Princess Jieyou (120-49 BC) was born in a royal famil. In 101 BC, she took place of Princess Xijun and married Kunmo, the King of Unsin. She lived through three dynasties and once married to three husbands, of course, all three of them were King of Unsin. For half a century, she had been active in the political arena in the western region. She cooperated with the Han dynasty actively to restrain the Huns, and made great contribution to strengthen and consolidate the relationship between the Han dynasty and the Uisin. She was the most devoted heqin princess in the han dynasty as well as one of the most devoted heqin princess in Chinese history.
 

Peace-Making Marriage on the Silk Road--Princess Wencheng

princess wencheng

In the history of peace-making marriage on the silk road during Tang Dynasty, the most famous one was the convoy team of Wen Cheng princess. She was sent to marry with the first Zap of the Tibetan Kingdom whose name was Songtsen Gampo. Princess Wencheng has already became the representative of peace-making marriage.
 

More than 1300 years ago, in 641 AD, princess Wencheng left the flourishing capital Changan (now Xian in Shaanxi Province) to the Tibetan Kingdom along with a huge team carrying substantial dowry, books, musical instruments, silk and grain seed. Additionally, lady's maid, a group of scribes, musicians and agricultural extension personnel were along with princess Wencheng. Princess Wencheng shouldered the harmonious political task of diplomatic relations, and her convoy team was helping her to finish her mission.
 

Peace-Making Marriage on the Silk Road--Princess Wang Zhaojun

princess zhaojun

Wang Zhaojun was another well-known personality among these peace-making marriages. Initially a common palace lady-in-waiting ignored by the Emperor, she was married off to Huhanye Chanyu as an imperial princess. (Chanyu” was the title of ruler of the Huns) She became a favorite of Huhanye, and was honored as Ninghu Yanzhi (literally meaning “the Hu-Pacifying Chief Consort” of the Chanyu). The heqin marriage alliance was followed by decades of peace, trade and cultural exchanges between the Huns and the Han Empire. When she died, peasants/herdsman on both sides of the borders came to pay their homage. The Chinese people recognized Wang Zhaojun’s great contribution, and her case of peace-marriage ranks among the most-lauded stories in Chinese history.
 

Tragedy Peace-Making Marriage on the Silk Road 

princess taihe

However, not all friendship princesses were as lucky as Princess Wang Zhaojun. Peace-making marriage was a political/diplomatic mission for the friendship princess, whose effect was subject to the political circumstances of the time. From the very beginning, they were married off to a distant, strange land, and suffered longstanding homesickness and uncertainty.

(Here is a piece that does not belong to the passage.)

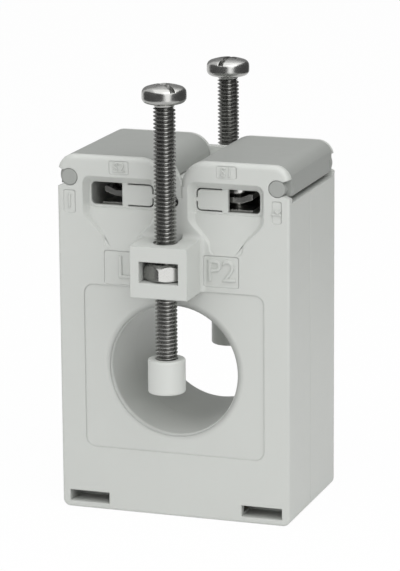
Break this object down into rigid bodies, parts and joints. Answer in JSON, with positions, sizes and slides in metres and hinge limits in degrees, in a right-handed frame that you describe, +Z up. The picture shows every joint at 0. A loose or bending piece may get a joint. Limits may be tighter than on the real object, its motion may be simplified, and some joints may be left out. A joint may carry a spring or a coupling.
{
  "type": "window-type current transformer",
  "caption": "Light grey moulded current transformer with a round primary window, hinged terminal lids and nut-held clamping screws with pressure caps.",
  "frame": {"origin": "bottom centre of the housing, on its underside", "axes": "+Z up through the lids, +Y to the rear along the window's axis, +X to the right seen from the front"},
  "size_m": [0.044, 0.0436, 0.0808],
  "materials": {
    "housing": "fine satin grain",
    "lid": "fine satin grain",
    "cap_plastic": "smooth satin",
    "screw_steel": "bright nickel plate",
    "plated_bar": "bright tin plate",
    "core_steel": "wound strip, oiled",
    "insulation": "matt film",
    "copper_wire": "enamelled copper",
    "tape": "polyester tape",
    "lead_red": "insulated wire",
    "lead_black": "insulated wire"
  },
  "bodies": {
    "housing": {"front_shell": "housing", "rear_shell": "housing", "ring_core": "core_steel", "core_wrap": "insulation", "secondary_winding": "copper_wire", "outer_tape": "tape", "lead_s1": "lead_red", "lead_s2": "lead_black", "terminal_bar_s1": "plated_bar", "terminal_bar_s2": "plated_bar", "clamp_nut_front": "screw_steel", "clamp_nut_rear": "screw_steel"},
    "lid_left": {"lid_left": "lid"},
    "lid_right": {"lid_right": "lid"},
    "clamp_cap_front": {"pressure_cap_front": "cap_plastic"},
    "clamp_screw_front": {"clamp_screw_front": "screw_steel"},
    "clamp_cap_rear": {"pressure_cap_rear": "cap_plastic"},
    "clamp_screw_rear": {"clamp_screw_rear": "screw_steel"},
    "washer_s1_front": {"clamp_washer_s1_front": "plated_bar"},
    "screw_s1_front": {"terminal_screw_s1_front": "screw_steel"},
    "washer_s1_rear": {"clamp_washer_s1_rear": "plated_bar"},
    "screw_s1_rear": {"terminal_screw_s1_rear": "screw_steel"},
    "washer_s2_front": {"clamp_washer_s2_front": "plated_bar"},
    "screw_s2_front": {"terminal_screw_s2_front": "screw_steel"},
    "washer_s2_rear": {"clamp_washer_s2_rear": "plated_bar"},
    "screw_s2_rear": {"terminal_screw_s2_rear": "screw_steel"}
  },
  "joints": [
    {"name": "lid_left_hinge", "type": "hinge", "parent": "housing", "child": "lid_left", "pos_m": [-0.01964, 0, 0.06225], "axis": [0, -1, 0], "range_deg": [0, 100]},
    {"name": "lid_right_hinge", "type": "hinge", "parent": "housing", "child": "lid_right", "pos_m": [0.01964, 0, 0.06225], "axis": [0, 1, 0], "range_deg": [0, 100]},
    {"name": "clamp_cap_front_slide", "type": "slide", "parent": "housing", "child": "clamp_cap_front", "axis": [0, 0, 1], "range_m": [-0.0091, 0.0117]},
    {"name": "clamp_screw_front_spin", "type": "hinge", "parent": "clamp_cap_front", "child": "clamp_screw_front", "pos_m": [0, -0.0178, 0.07735], "axis": [0, 0, 1], "range_deg": [-4680, 6018]},
    {"name": "clamp_cap_rear_slide", "type": "slide", "parent": "housing", "child": "clamp_cap_rear", "axis": [0, 0, 1], "range_m": [-0.0096, 0.0112]},
    {"name": "clamp_screw_rear_spin", "type": "hinge", "parent": "clamp_cap_rear", "child": "clamp_screw_rear", "pos_m": [0, 0.0178, 0.07665], "axis": [0, 0, 1], "range_deg": [-4938, 5760]},
    {"name": "washer_s1_front_slide", "type": "slide", "parent": "housing", "child": "washer_s1_front", "axis": [0, 0, 1], "range_m": [-0.00105, 0.0015]},
    {"name": "screw_s1_front_spin", "type": "hinge", "parent": "washer_s1_front", "child": "screw_s1_front", "pos_m": [0.01005, -0.0068, 0.05968], "axis": [0, 0, 1], "range_deg": [-630, 900]},
    {"name": "washer_s1_rear_slide", "type": "slide", "parent": "housing", "child": "washer_s1_rear", "axis": [0, 0, 1], "range_m": [-0.00105, 0.0015]},
    {"name": "screw_s1_rear_spin", "type": "hinge", "parent": "washer_s1_rear", "child": "screw_s1_rear", "pos_m": [0.01005, 0.0068, 0.05968], "axis": [0, 0, 1], "range_deg": [-630, 900]},
    {"name": "washer_s2_front_slide", "type": "slide", "parent": "housing", "child": "washer_s2_front", "axis": [0, 0, 1], "range_m": [-0.00105, 0.0015]},
    {"name": "screw_s2_front_spin", "type": "hinge", "parent": "washer_s2_front", "child": "screw_s2_front", "pos_m": [-0.01005, -0.0068, 0.05968], "axis": [0, 0, 1], "range_deg": [-630, 900]},
    {"name": "washer_s2_rear_slide", "type": "slide", "parent": "housing", "child": "washer_s2_rear", "axis": [0, 0, 1], "range_m": [-0.00105, 0.0015]},
    {"name": "screw_s2_rear_spin", "type": "hinge", "parent": "washer_s2_rear", "child": "screw_s2_rear", "pos_m": [-0.01005, 0.0068, 0.05968], "axis": [0, 0, 1], "range_deg": [-630, 900]}
  ],
  "couplings": [
    {"joint": "clamp_screw_front_spin", "follows": "clamp_cap_front_slide", "rad_per_m": 8976},
    {"joint": "clamp_screw_rear_spin", "follows": "clamp_cap_rear_slide", "rad_per_m": 8976},
    {"joint": "screw_s1_front_spin", "follows": "washer_s1_front_slide", "rad_per_m": 10472},
    {"joint": "screw_s1_rear_spin", "follows": "washer_s1_rear_slide", "rad_per_m": 10472},
    {"joint": "screw_s2_front_spin", "follows": "washer_s2_front_slide", "rad_per_m": 10472},
    {"joint": "screw_s2_rear_spin", "follows": "washer_s2_rear_slide", "rad_per_m": 10472}
  ]
}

Princess Ning Guo was married off to Ouigour chieftain, who proposed in 756 CE for marriage alliance with the Tang Empire after helping the Empire put down the An Lushan-Shi Siming Rebellion. However, the chieftain died only three months later, and the Ouigours demanded her to follow local customs by being interred with the deceased chieftain. The Princess protested, on which the Ouigours cancelled the requirement. However, as a compromise, Princess Ning’guo disfigured herself to manifest her determination of remaining single throughout her life thereafter.


A worse case was Princess Taihe, who was married off by his brother, Emperor Muzong of Tang Dynasty, to Ouigour. She spent twenty years in Ouigour, and endured numerous insults and scares in the midst of war. Though rescued back to Chang’an, she had suffered immense harms, both mental and physical, and died not long after.

Though mostly on political & diplomatic missions, peacemaking marriages were often matched by economic and cultural exchanges. In the Silk Road history, the ancient China convoy team of peace-making marriage was printed a memorable page of the Silk Road History records.